*Prompt*: Collect all lines from the records below that include the word "before".
>> START Data provided
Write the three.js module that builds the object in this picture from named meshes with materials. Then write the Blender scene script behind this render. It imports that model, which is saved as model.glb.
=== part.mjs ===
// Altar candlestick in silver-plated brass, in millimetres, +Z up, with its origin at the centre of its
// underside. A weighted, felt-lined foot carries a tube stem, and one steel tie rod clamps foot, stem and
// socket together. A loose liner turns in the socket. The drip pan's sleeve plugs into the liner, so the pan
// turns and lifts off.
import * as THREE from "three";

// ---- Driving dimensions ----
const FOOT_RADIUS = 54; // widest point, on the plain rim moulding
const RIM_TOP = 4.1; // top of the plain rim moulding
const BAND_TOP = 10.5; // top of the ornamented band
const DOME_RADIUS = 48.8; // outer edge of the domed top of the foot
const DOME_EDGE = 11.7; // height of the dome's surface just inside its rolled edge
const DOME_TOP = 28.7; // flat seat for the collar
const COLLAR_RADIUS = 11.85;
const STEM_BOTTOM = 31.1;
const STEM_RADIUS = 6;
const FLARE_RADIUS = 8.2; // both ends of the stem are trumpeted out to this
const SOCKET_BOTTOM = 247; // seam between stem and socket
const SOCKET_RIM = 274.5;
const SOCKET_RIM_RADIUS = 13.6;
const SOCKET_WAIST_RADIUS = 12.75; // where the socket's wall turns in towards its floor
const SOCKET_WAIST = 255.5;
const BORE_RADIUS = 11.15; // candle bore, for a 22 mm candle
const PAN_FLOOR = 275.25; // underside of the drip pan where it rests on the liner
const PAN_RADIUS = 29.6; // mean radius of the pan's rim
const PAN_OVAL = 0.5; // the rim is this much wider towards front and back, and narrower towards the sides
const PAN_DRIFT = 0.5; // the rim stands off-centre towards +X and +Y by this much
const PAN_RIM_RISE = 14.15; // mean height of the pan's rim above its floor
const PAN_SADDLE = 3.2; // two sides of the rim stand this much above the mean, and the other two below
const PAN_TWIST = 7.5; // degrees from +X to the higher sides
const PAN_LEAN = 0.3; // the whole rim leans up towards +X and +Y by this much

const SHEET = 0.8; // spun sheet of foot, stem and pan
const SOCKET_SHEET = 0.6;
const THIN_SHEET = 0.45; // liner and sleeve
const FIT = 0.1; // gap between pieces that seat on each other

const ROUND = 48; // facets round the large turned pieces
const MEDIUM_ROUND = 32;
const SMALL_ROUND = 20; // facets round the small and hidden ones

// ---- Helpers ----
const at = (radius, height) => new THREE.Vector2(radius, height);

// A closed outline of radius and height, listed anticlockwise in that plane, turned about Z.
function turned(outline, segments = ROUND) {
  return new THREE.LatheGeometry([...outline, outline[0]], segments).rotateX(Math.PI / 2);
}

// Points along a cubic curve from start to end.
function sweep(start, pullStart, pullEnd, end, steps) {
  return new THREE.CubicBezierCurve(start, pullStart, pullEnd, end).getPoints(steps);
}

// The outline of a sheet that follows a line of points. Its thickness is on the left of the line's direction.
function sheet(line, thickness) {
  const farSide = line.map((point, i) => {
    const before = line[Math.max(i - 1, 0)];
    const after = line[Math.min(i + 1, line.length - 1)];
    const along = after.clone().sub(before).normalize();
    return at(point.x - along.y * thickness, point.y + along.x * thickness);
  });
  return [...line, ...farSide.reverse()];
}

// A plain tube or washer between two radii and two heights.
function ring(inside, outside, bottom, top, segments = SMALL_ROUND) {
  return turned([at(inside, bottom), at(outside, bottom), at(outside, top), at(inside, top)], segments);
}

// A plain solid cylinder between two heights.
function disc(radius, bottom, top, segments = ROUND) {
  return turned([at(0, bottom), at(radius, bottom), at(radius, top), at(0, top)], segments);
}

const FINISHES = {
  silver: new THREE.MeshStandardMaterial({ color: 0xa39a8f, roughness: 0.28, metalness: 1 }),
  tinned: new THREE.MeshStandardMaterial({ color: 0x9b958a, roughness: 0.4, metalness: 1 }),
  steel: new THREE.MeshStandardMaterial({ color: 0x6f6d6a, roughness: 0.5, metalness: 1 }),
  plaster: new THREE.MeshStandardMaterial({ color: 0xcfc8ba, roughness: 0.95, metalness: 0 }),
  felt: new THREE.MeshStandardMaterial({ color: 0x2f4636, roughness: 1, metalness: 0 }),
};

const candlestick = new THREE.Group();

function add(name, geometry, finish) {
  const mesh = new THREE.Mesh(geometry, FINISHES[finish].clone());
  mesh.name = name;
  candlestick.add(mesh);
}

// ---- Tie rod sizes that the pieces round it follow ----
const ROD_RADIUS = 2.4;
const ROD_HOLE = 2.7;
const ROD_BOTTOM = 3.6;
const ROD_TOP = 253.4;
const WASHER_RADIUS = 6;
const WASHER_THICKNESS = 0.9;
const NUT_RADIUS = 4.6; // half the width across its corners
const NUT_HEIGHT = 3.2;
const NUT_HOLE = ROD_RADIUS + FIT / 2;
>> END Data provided
>> START Data provided
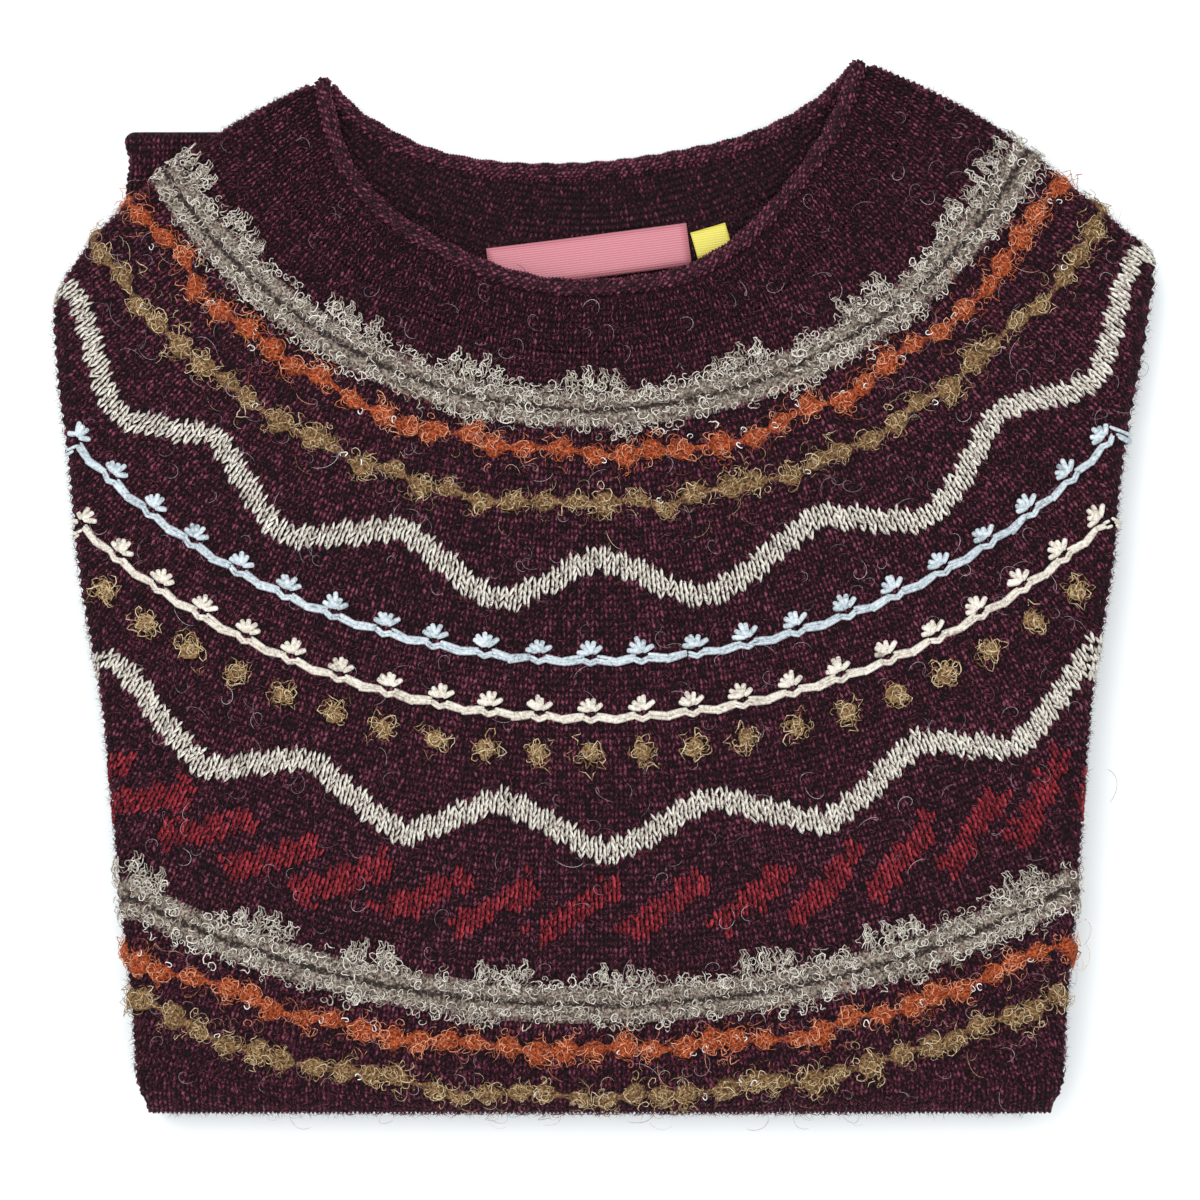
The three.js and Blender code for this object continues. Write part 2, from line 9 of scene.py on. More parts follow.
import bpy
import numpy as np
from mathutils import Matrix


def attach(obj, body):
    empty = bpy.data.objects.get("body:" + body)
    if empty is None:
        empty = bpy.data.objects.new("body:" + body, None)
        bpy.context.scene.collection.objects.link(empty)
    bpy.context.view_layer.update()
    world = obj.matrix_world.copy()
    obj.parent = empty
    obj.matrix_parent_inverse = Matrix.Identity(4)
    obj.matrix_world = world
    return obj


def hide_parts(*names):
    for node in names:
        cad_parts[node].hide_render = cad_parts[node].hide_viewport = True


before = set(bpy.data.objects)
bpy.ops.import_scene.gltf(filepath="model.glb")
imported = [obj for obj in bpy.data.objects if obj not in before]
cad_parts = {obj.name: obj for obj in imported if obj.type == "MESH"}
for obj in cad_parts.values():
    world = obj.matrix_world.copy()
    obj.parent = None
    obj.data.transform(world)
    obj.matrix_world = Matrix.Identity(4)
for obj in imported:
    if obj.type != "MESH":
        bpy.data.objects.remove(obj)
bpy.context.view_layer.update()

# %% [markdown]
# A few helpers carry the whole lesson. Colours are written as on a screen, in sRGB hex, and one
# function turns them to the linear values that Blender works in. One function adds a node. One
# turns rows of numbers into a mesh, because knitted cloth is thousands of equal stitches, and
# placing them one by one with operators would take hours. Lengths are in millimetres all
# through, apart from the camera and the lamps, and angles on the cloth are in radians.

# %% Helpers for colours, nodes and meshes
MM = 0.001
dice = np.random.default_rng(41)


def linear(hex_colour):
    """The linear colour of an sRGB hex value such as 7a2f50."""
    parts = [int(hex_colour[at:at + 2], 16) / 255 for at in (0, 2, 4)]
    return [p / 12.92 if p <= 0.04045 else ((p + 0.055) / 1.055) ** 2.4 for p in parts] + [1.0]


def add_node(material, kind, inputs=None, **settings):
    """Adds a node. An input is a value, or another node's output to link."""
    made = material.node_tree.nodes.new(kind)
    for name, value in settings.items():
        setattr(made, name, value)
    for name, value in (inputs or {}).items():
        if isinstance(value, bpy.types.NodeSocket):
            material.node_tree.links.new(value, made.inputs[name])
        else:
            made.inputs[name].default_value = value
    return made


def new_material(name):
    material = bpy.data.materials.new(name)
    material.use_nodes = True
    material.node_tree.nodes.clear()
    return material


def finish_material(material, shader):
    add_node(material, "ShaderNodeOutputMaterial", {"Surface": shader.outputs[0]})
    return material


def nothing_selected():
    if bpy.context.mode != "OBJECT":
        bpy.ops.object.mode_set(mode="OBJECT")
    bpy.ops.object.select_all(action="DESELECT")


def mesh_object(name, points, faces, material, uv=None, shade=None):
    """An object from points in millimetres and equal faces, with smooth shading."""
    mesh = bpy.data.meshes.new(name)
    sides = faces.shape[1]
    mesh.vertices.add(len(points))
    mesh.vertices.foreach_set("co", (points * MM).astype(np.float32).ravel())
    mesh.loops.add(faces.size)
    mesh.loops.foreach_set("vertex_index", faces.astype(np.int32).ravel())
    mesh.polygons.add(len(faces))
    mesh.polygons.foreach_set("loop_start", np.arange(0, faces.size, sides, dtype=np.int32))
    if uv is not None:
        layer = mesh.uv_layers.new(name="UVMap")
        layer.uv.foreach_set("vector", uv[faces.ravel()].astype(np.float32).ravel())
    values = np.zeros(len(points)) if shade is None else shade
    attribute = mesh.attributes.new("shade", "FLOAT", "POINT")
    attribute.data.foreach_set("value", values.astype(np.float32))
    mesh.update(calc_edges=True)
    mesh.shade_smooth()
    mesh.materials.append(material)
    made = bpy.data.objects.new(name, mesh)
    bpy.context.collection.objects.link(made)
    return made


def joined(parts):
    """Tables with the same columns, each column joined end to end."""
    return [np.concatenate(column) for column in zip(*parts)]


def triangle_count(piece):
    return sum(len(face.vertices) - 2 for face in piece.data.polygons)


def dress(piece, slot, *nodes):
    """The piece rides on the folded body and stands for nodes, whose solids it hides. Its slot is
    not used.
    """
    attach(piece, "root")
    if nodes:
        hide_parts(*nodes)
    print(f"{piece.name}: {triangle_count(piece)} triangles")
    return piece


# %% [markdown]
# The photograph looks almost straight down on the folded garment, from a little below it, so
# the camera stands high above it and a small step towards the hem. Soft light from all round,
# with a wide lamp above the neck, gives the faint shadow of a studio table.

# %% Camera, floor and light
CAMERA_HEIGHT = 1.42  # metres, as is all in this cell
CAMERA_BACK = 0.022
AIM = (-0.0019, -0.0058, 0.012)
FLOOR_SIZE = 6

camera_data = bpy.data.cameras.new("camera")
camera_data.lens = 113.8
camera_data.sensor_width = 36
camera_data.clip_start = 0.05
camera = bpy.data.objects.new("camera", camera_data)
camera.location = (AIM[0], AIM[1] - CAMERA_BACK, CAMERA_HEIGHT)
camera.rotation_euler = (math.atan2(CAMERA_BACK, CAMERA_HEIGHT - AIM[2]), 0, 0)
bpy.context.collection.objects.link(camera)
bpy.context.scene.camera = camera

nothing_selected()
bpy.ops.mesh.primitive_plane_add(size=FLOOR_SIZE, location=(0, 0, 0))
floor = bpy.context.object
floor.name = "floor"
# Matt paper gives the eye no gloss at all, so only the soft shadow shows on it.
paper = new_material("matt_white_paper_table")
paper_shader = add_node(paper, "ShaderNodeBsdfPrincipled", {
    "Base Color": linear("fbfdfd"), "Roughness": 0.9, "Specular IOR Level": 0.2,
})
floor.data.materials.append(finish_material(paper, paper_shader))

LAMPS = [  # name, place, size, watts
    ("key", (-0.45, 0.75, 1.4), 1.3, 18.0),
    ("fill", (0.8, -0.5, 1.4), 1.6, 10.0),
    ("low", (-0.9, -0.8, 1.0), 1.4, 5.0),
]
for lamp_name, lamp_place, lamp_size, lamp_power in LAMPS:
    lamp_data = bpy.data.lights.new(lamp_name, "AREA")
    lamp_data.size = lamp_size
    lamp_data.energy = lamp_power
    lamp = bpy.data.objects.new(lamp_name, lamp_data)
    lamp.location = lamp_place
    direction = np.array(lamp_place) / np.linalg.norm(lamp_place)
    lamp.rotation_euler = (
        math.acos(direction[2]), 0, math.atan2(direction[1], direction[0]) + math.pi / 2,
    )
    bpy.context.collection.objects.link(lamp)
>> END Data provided
>> START Data provided
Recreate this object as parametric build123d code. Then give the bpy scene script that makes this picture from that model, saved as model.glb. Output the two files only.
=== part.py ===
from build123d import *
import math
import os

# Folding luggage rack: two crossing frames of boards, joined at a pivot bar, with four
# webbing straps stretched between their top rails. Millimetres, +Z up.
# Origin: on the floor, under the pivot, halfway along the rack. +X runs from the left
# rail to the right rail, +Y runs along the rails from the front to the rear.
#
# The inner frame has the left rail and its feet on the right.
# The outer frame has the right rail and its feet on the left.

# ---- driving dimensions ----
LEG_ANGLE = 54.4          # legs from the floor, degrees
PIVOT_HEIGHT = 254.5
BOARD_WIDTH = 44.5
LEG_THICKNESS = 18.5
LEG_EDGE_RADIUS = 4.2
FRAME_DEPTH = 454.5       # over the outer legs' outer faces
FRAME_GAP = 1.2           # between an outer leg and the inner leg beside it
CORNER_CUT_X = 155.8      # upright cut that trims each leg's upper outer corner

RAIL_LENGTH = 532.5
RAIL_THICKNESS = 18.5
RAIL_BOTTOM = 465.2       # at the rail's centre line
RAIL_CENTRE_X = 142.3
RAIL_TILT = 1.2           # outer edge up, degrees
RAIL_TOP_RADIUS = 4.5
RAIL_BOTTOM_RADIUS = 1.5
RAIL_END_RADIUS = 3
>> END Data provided
*Answer to the task*:
    const before = line[Math.max(i - 1, 0)];
    const along = after.clone().sub(before).normalize();
before = set(bpy.data.objects)
imported = [obj for obj in bpy.data.objects if obj not in before]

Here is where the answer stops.